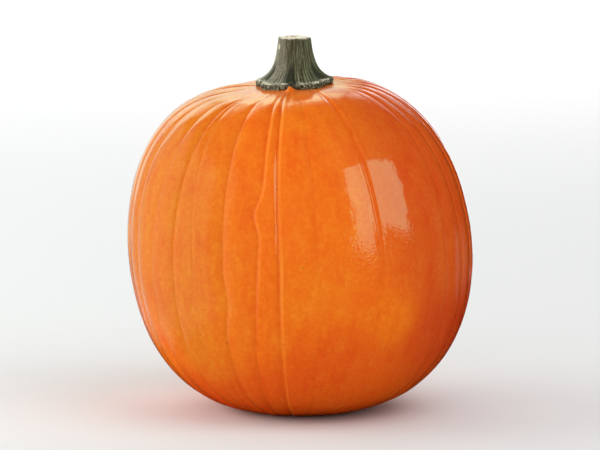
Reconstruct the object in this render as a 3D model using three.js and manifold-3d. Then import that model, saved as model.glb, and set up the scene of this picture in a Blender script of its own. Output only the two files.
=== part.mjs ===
// A round carving pumpkin, standing on a small flat spot round its blossom scar.
//
// The fruit is one closed surface: a rounded body drawn as a radius for every latitude and
// longitude, with a shallow seat at the top, a dimple at the foot and wandering furrows between
// its ribs. The stem is a five-sided woody handle, cut off flat, that flares into five lobes with
// a thick rolled lip; its underside follows the fruit's seat.
//
// Millimetres, +Z up. The origin is on the surface that the pumpkin stands on, under its middle.
// Longitude 0 faces -Y and grows towards +X; latitude 0 is the widest level.

import * as THREE from "three";
import { mergeVertices } from "three/addons/utils/BufferGeometryUtils.js";
import Module from "manifold-3d";

const { clamp, degToRad, euclideanModulo, lerp, radToDeg, smoothstep } = THREE.MathUtils;

// ---- Driving dimensions, in millimetres and degrees -------------------------------------------

// Fruit, as radii from its middle.
const GIRTH_RADIUS = 125.3; // at the widest level
const CROWN_RADIUS = 125.2; // straight up, before the seat is sunk
const FOOT_RADIUS = 120.2; // straight down, before the dimple is pressed in
const CHEEK_TOP = 7.7; // how much fuller than an oval it is at the shoulders
const CHEEK_FOOT = 7; // and below the girth
const CHEEK_POLEWARD = 2; // how far that fullness moves towards the poles
const SKEW_TOP = 1.6; // how much fuller it is to -X above the girth
const SKEW_FOOT = 1.2; // and to +X below it
const CROWN_SHIFT = -4; // sideways bend of the axis, as a shift of the crown along X
const TWO_LOBED = 1.2; // slow departures from round
const THREE_LOBED = 0.7;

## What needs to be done
Give back the whole listing exactly as it reads.

## Answer to the task
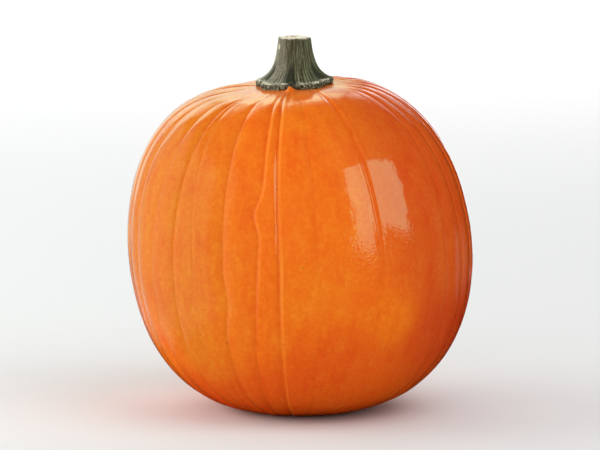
Reconstruct the object in this render as a 3D model using three.js and manifold-3d. Then import that model, saved as model.glb, and set up the scene of this picture in a Blender script of its own. Output only the two files.
=== part.mjs ===
// A round carving pumpkin, standing on a small flat spot round its blossom scar.
//
// The fruit is one closed surface: a rounded body drawn as a radius for every latitude and
// longitude, with a shallow seat at the top, a dimple at the foot and wandering furrows between
// its ribs. The stem is a five-sided woody handle, cut off flat, that flares into five lobes with
// a thick rolled lip; its underside follows the fruit's seat.
//
// Millimetres, +Z up. The origin is on the surface that the pumpkin stands on, under its middle.
// Longitude 0 faces -Y and grows towards +X; latitude 0 is the widest level.

import * as THREE from "three";
import { mergeVertices } from "three/addons/utils/BufferGeometryUtils.js";
import Module from "manifold-3d";

const { clamp, degToRad, euclideanModulo, lerp, radToDeg, smoothstep } = THREE.MathUtils;

// ---- Driving dimensions, in millimetres and degrees -------------------------------------------

// Fruit, as radii from its middle.
const GIRTH_RADIUS = 125.3; // at the widest level
const CROWN_RADIUS = 125.2; // straight up, before the seat is sunk
const FOOT_RADIUS = 120.2; // straight down, before the dimple is pressed in
const CHEEK_TOP = 7.7; // how much fuller than an oval it is at the shoulders
const CHEEK_FOOT = 7; // and below the girth
const CHEEK_POLEWARD = 2; // how far that fullness moves towards the poles
const SKEW_TOP = 1.6; // how much fuller it is to -X above the girth
const SKEW_FOOT = 1.2; // and to +X below it
const CROWN_SHIFT = -4; // sideways bend of the axis, as a shift of the crown along X
const TWO_LOBED = 1.2; // slow departures from round
const THREE_LOBED = 0.7;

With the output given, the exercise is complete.